**AIM OF THE TASK**
Copy nothing but the lines below running from the line containing "make_frame()" through the line containing "imported = [obj", both end lines included.

**COLLECTED DATA**
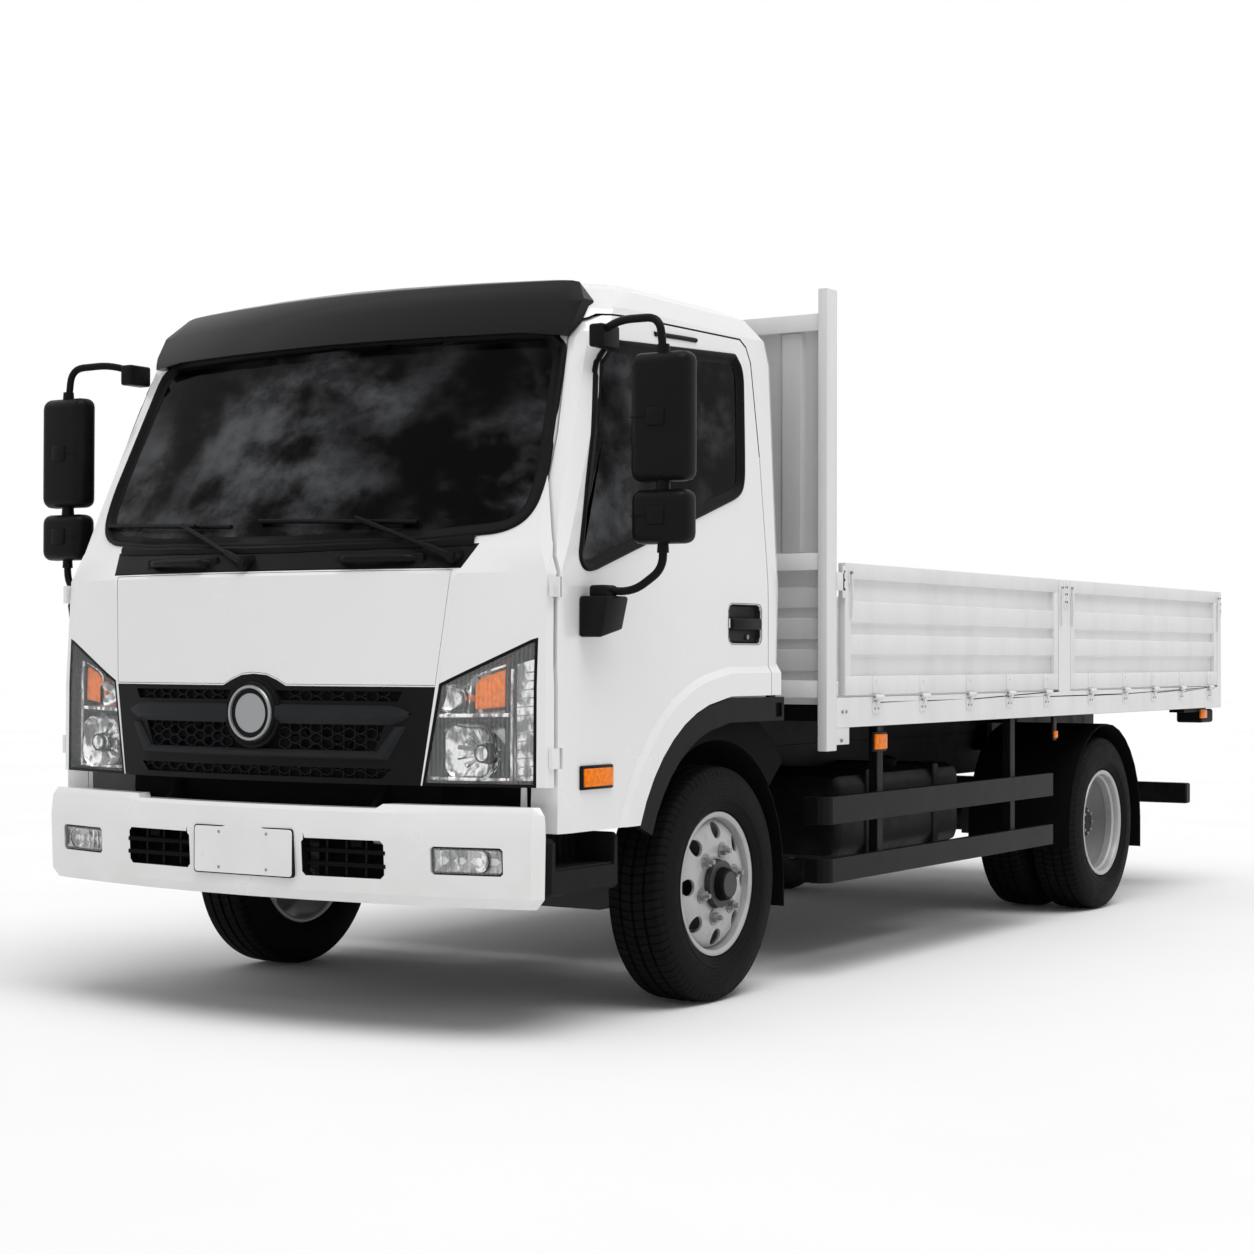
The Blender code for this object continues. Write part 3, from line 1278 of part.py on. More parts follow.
def layer(outer_inset, inner_inset):
    return cut(section_loft(cab_sections, outer_inset),
               section_loft(cab_sections, inner_inset, 0.2))


def make_arch_trims(cab_pivot):
    clear = moving_gap
    outer = arch_line(clear)[:-1]
    inner = arch_line(clear + trim_width)[:-1]
    end = [(trim_end_y, arch_top - 0.002 - clear), (trim_end_y, arch_top - 0.002 - clear - trim_width)]
    trim = prism(outer + end + inner[::-1], "X", *trim_x)
    tab = block((0.980, 0.996), (0.290, 0.330), (arch_top - 0.015, arch_top - 0.0015 - seat_gap))
    low_y, high_y, low_z, high_z = trim_pocket
    trim = cut(join(trim, tab), block((trim_x[1] - 0.012, 1.1), (low_y, high_y), (low_z, high_z)))
    name_piece(mirrored(trim), "arch_trim_right", black_plastic, cab_pivot)
    name_piece(trim, "arch_trim_left", black_plastic, cab_pivot)


def make_visor(cab_pivot):
    band = full_outline(((0.0, 2.120), (0.700, 2.118), (0.835, 2.104), (0.858, 2.150),
                         (0.862, 2.225), (0.80, 2.300), (0.0, 2.312)))
    visor = overlap(section_loft(cab_sections, -0.035),
                    prism(band, "Y", -1.4, -0.60))
    visor = cut(visor, section_loft(cab_sections, -seat_gap))
    name_piece(visor, "sun_visor", gloss_black, cab_pivot)


def make_interior(cab_pivot):
    dash = overlap(prism([(-1.20, cab_floor_top + seat_gap), (-0.700, cab_floor_top + seat_gap),
                          (-0.640, 1.300), (-0.700, 1.440), (-0.860, 1.462), (-1.20, 1.462)],
                         "X", -0.900, 0.900),
                   section_loft(cab_sections, lamp_depth + 0.005))
    name_piece(dash, "dashboard", dark_trim, cab_pivot)
    wheel_centre = Vector((-0.380, -0.470, 1.540))
    bm = bmesh.new()
    ring = bmesh.ops.create_circle(bm, segments=6, radius=0.014)["verts"]
    bmesh.ops.rotate(bm, verts=ring, cent=(0, 0, 0), matrix=Matrix.Rotation(math.pi / 2, 3, "X"))
    bmesh.ops.translate(bm, verts=ring, vec=(0.205, 0, 0))
    bmesh.ops.spin(bm, geom=bm.verts[:] + bm.edges[:], cent=(0, 0, 0), axis=(0, 0, 1),
                   angle=2 * math.pi, steps=16, use_merge=True)
    tilt = Matrix.Rotation(math.radians(32), 4, "X")
    bmesh.ops.transform(bm, matrix=Matrix.Translation(wheel_centre) @ tilt, verts=bm.verts[:])
    rim = mesh_object("rim", bm)
    place = Matrix.Translation(wheel_centre) @ tilt
    spokes = [rod(place @ Vector((0, 0, -0.03)),
                  place @ Vector((0.205 * math.cos(a), 0.205 * math.sin(a), 0)), 0.010, 8)
              for a in (math.radians(200), math.radians(340), math.radians(90))]
    hub = rod(place @ Vector((0, 0, -0.04)), place @ Vector((0, 0, 0.0)), 0.055, 16)
    column = rod(place @ Vector((0, 0, -0.03)), (-0.380, -0.690, 1.300), 0.028, 12)
    column = cut(column, prism([(-1.20, 1.0), (-0.700 + seat_gap, 1.0), (-0.640 + seat_gap, 1.300),
                                (-0.700 + seat_gap, 1.440), (-0.860, 1.47), (-1.2, 1.47)],
                               "X", -0.9, 0.9))
    name_piece(join(hub, rim, *spokes, column), "steering_wheel", dark_trim, cab_pivot)
    plinth = block((-0.800, 0.800), (-0.280, 0.240), (cab_floor_top + seat_gap, 1.260), 0.02)
    seats = plinth
    for low, high in ((-0.790, -0.260), (-0.140, 0.790)):
        cushion = block((low, high), (-0.330, 0.180), (1.240, 1.390), 0.03)
        back = prism([(0.100, 1.300), (0.230, 1.300), (0.285, 1.860), (0.215, 1.900),
                      (0.165, 1.860)], "X", low + 0.01, high - 0.01)
        seats = join(seats, join(cushion, back))
    name_piece(seats, "seats", dark_trim, cab_pivot)


def make_mirrors(carriers):
    x, y = 1.218, -0.770
    main = block((x - 0.100, x + 0.100), (y - 0.045, y + 0.045), (1.641, 2.023), 0.022, 2)
    lower = block((x - 0.098, x + 0.098), (y - 0.045, y + 0.045), (1.458, 1.618), 0.018)
    pole = rod((x, y - 0.02, 1.60), (x, y - 0.02, 1.66), 0.014, 10)
    top_arm = tube(((0.955, -0.700, 2.105), (1.050, -0.740, 2.130), (x - 0.01, y, 2.120),
                    (x, y, 2.000)), 0.013)
    low_arm = tube(((x, y, 1.480), (x, y, 1.400), (1.110, -0.850, 1.350),
                    (1.040, -0.880, 1.345)), 0.013)
    box = block((1.000 + seat_gap, 1.085), (-0.940, -0.830), (1.245, 1.360), 0.010, 1)
    knob = block((1.015, 1.055), (-0.905, -0.845), (1.330, 1.375))
    mirror = join(main, pole, lower, top_arm, low_arm, knob, box)
    top_foot = block((0.935, 0.985), (-0.735, -0.640), (2.085, 2.130))
    mirror = join(mirror, top_foot)
    mirror = cut(mirror, section_loft(cab_sections, -seat_gap))
    name_piece(mirrored(mirror), "mirror_right", black_plastic, carriers["right"])
    name_piece(mirror, "mirror_left", black_plastic, carriers["left"])


# The truck

wipe_scene()
truck = new_collection("flatbed_truck")

white_paint = finish("white_paint", (0.86, 0.86, 0.86), 0.3)
bed_paint = finish("bed_paint", (0.78, 0.78, 0.78), 0.42)
black_plastic = finish("black_plastic", (0.03, 0.03, 0.032), 0.6)
gloss_black = finish("gloss_black", (0.01, 0.01, 0.01), 0.15)
chassis_black = finish("chassis_black", (0.02, 0.02, 0.02), 0.5)
cast_iron = finish("cast_iron", (0.05, 0.05, 0.05), 0.6, 0.6)
dark_metal = finish("dark_metal", (0.12, 0.12, 0.12), 0.5, 0.8)
silver = finish("silver", (0.72, 0.72, 0.73), 0.35, 0.9)
rubber = finish("rubber", (0.018, 0.018, 0.018), 0.8)
glass = finish("tinted_glass", (0.02, 0.025, 0.03), 0.05)
clear_plastic = finish("clear_plastic", (0.8, 0.8, 0.82), 0.08)
dark_trim = finish("dark_trim", (0.04, 0.04, 0.04), 0.8)

origin_shift = (nose_reach - tail_reach - wheelbase) / 2
root = pivot("truck_root", (0.0, 0.0, 0.0), None)
root.location = (0.0, origin_shift, 0.0)
cab_pivot = pivot("cab_tilt", (0.0, tilt_pivot_y, tilt_pivot_z), root)
door_pivots = {"left": pivot("door_hinge_left", (door_hinge_x, door_hinge_y, 1.0), cab_pivot),
               "right": pivot("door_hinge_right", (-door_hinge_x, door_hinge_y, 1.0), cab_pivot)}
steer_pivots = {"left": pivot("steer_axis_left", (kingpin_x, 0.0, axle_height), root),
                "right": pivot("steer_axis_right", (-kingpin_x, 0.0, axle_height), root)}
front_pivots = {"left": pivot("front_spin_left", (front_wheel_x, 0.0, axle_height),
                              steer_pivots["left"]),
                "right": pivot("front_spin_right", (-front_wheel_x, 0.0, axle_height),
                               steer_pivots["right"])}
twin_x = twin_outer_x - twin_spacing / 2
rear_pivots = {"left": pivot("rear_spin_left", (twin_x, rear_axle_y, axle_height), root),
               "right": pivot("rear_spin_right", (-twin_x, rear_axle_y, axle_height), root)}
side_axis_x = bed_half_width + hinge_offset
board_pivots = {}
for place_name, hinge_y in (("front", board_front_y), ("rear", middle_post_y[1])):
    for side_name, sign in (("left", 1), ("right", -1)):
        board_pivots[place_name, side_name] = pivot(
            "board_hinge_" + place_name + "_" + side_name,
            (sign * side_axis_x, hinge_y, hinge_z), root)
tail_pivot = pivot("tail_hinge", (0.0, tail_face_y + hinge_offset, hinge_z), root)

make_frame()
make_engine()
make_front_axle()
make_rear_axle()
make_knuckles(steer_pivots)
make_front_wheels(front_pivots)
make_rear_wheels(rear_pivots)
make_tank()
make_right_units()
make_side_guards()
make_bumper()
make_steps()
make_front_mudguards()
make_rear_mudguards()
make_rear_end()
make_deck()
make_side_boards(board_pivots)
make_tailboard(tail_pivot)
make_headboard()
make_cab(cab_pivot, door_pivots)
make_arch_trims(cab_pivot)
make_visor(cab_pivot)
make_interior(cab_pivot)
make_mirrors(door_pivots)
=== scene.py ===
"""Looks of a light flatbed truck: tyres, wheels, panels, lamps, glass and a studio.

Metres. +Z is up, the nose points to -Y and +X is the truck's left side.
"""

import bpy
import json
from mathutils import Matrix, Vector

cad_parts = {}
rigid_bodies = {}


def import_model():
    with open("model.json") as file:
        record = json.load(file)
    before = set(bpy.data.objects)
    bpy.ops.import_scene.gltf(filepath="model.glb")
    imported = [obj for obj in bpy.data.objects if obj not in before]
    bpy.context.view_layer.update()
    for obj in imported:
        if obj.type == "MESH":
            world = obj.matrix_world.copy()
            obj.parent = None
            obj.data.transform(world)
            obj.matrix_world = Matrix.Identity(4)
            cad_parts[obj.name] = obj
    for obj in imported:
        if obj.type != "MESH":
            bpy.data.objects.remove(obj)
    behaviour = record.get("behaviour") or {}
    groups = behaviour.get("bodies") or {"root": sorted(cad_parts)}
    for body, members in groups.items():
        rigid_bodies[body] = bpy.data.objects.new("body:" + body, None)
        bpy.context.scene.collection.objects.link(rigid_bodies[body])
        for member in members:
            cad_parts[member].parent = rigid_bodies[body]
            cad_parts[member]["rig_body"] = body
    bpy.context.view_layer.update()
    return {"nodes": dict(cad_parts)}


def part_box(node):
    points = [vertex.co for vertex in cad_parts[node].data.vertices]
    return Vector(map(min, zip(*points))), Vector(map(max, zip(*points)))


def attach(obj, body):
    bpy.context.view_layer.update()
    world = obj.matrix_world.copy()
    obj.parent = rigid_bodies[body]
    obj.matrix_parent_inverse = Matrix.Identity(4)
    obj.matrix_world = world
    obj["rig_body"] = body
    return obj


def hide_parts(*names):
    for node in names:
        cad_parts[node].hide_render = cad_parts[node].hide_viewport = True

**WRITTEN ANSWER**
make_frame()
make_engine()
make_front_axle()
make_rear_axle()
make_knuckles(steer_pivots)
make_front_wheels(front_pivots)
make_rear_wheels(rear_pivots)
make_tank()
make_right_units()
make_side_guards()
make_bumper()
make_steps()
make_front_mudguards()
make_rear_mudguards()
make_rear_end()
make_deck()
make_side_boards(board_pivots)
make_tailboard(tail_pivot)
make_headboard()
make_cab(cab_pivot, door_pivots)
make_arch_trims(cab_pivot)
make_visor(cab_pivot)
make_interior(cab_pivot)
make_mirrors(door_pivots)
=== scene.py ===
"""Looks of a light flatbed truck: tyres, wheels, panels, lamps, glass and a studio.

Metres. +Z is up, the nose points to -Y and +X is the truck's left side.
"""

import bpy
import json
from mathutils import Matrix, Vector

cad_parts = {}
rigid_bodies = {}


def import_model():
    with open("model.json") as file:
        record = json.load(file)
    before = set(bpy.data.objects)
    bpy.ops.import_scene.gltf(filepath="model.glb")
    imported = [obj for obj in bpy.data.objects if obj not in before]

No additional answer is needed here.